In continuing to color correct by eye (not the best way to do it, BTW), I saw that the contrast was too great in the first, limited adjustment. When this happens, the picture loses it's color strength.

The double-cone representation of color (there are a variety of notations but we'll use HSL -- Hue Saturation Lightness) shows that colors changing lightness toward brightness or darkness automatically lose strength or saturation ("chroma" in this graphic):

By compressing more of the picture into the mid-range (while maintaining higher and lower lightness), it can become richer, more saturated.
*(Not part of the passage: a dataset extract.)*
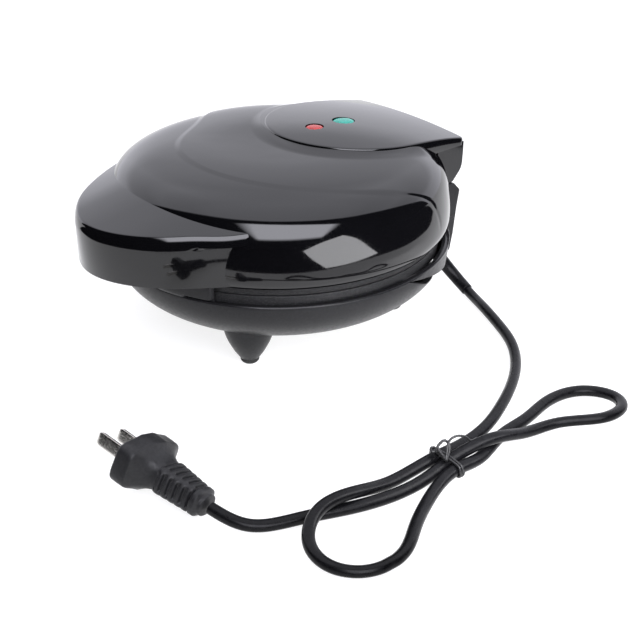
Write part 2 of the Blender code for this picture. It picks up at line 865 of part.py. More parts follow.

The first color correction fixed only the low end and high end and raised brightness by gamma [picture on the left]. This time, the addition of midtones compression, while re-adjusting the other factors to maintain the total picture, allows for more richness [picture on the right]. Rule-of-thumb: when the skin-tones start looking better, you're going in the right direction:

These are the re-adjusted settings and how the original spectrum is affected [the red overlay]. Note the new midtone compress settings:

When doing such a process, mask-off extraneous elements of the capture so only the picture proper is "active" for both analysis and adjustment. Once the settings are established, remove the mask and apply the correction to entire frame.

This is about as far as one can go using a paint program's no-control-points curve in HISTOGRAM. To closely match a target picture, one must define the curves with greater flexibility using points in CURVES.